## SET EXERCISE
Count every line below in which "with" occurs, then give only the count.

## RECORDED INFORMATION
----

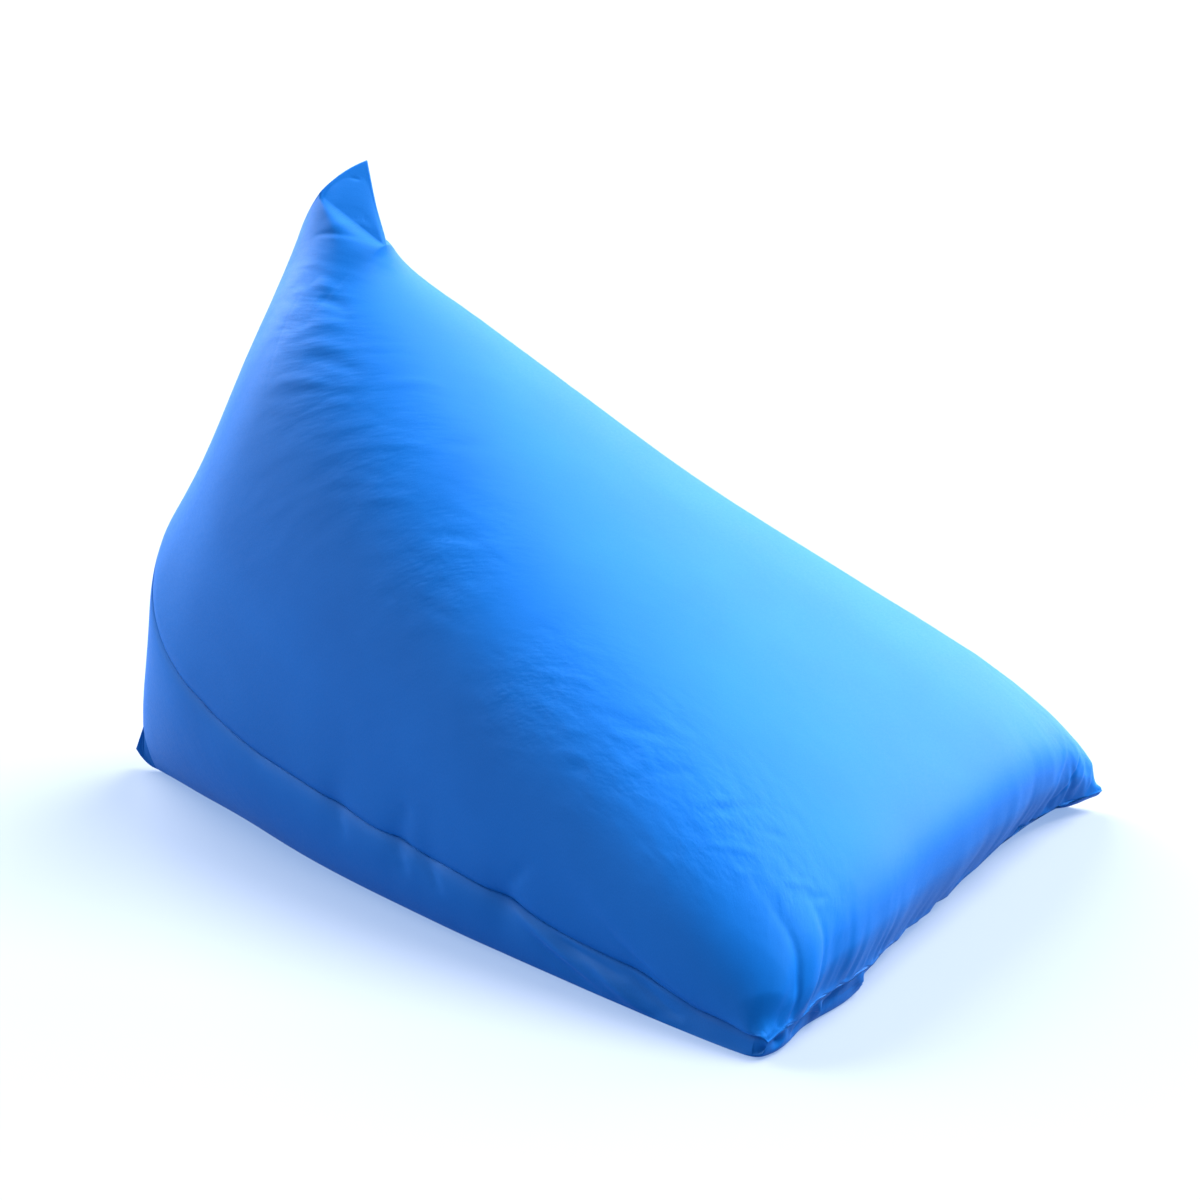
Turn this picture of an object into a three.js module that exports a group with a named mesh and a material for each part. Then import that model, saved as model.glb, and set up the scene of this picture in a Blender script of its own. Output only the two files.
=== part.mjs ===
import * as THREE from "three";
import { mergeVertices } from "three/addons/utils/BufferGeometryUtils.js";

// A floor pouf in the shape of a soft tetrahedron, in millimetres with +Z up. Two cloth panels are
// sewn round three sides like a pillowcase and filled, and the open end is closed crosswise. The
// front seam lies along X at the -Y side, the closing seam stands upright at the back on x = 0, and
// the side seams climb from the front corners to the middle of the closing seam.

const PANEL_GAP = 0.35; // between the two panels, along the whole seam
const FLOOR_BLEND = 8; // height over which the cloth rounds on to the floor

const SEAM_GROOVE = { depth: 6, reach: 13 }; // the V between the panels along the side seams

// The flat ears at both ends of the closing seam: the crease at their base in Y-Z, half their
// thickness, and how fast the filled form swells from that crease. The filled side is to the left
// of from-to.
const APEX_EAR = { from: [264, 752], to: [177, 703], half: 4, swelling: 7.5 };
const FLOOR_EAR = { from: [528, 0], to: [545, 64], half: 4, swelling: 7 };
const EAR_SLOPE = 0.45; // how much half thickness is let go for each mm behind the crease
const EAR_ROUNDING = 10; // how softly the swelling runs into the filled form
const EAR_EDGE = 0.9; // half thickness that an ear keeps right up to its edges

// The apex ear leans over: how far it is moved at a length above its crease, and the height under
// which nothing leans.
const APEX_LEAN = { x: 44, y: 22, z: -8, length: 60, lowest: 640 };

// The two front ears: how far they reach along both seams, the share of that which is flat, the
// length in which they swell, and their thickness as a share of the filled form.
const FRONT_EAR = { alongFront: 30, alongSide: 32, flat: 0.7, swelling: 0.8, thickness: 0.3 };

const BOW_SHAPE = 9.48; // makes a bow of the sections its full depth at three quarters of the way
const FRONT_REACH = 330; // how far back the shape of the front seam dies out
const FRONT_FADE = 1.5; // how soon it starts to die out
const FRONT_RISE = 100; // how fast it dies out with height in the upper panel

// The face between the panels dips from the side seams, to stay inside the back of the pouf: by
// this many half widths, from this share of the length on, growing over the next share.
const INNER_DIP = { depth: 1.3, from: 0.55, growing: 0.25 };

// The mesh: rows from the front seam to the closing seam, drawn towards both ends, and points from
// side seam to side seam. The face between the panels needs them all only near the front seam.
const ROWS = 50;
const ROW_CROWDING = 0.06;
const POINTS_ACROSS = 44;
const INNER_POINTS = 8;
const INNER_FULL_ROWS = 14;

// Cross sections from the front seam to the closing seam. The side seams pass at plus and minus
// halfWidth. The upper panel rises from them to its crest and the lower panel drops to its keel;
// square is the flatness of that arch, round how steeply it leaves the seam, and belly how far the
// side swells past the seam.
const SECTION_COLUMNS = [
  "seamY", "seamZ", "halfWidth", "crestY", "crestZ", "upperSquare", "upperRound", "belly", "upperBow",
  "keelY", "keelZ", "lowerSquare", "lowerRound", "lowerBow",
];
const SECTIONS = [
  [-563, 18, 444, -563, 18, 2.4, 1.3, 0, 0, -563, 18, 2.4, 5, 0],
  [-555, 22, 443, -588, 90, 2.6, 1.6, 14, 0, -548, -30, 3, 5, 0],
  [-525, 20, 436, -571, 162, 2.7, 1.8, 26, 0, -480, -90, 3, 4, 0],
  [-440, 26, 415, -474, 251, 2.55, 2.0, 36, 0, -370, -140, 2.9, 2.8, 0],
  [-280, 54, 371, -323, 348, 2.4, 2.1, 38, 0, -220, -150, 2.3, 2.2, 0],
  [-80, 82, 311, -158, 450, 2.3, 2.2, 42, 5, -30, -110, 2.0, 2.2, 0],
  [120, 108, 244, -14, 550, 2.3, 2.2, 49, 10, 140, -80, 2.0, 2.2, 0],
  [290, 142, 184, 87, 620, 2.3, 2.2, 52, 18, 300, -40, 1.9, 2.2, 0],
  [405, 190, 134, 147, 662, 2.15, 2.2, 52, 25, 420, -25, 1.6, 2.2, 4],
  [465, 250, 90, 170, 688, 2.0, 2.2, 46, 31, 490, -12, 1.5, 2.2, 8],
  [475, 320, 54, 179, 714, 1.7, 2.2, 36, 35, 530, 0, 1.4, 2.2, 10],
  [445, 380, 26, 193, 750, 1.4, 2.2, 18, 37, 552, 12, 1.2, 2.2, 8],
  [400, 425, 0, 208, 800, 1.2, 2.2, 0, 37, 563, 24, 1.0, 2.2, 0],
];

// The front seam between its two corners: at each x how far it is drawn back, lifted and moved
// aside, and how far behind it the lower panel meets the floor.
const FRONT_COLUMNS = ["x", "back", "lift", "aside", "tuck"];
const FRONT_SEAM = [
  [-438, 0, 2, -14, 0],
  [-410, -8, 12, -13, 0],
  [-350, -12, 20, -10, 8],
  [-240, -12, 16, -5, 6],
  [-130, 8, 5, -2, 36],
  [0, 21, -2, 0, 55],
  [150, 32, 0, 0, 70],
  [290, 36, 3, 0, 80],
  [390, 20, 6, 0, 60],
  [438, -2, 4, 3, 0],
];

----

## TASK RESULT
3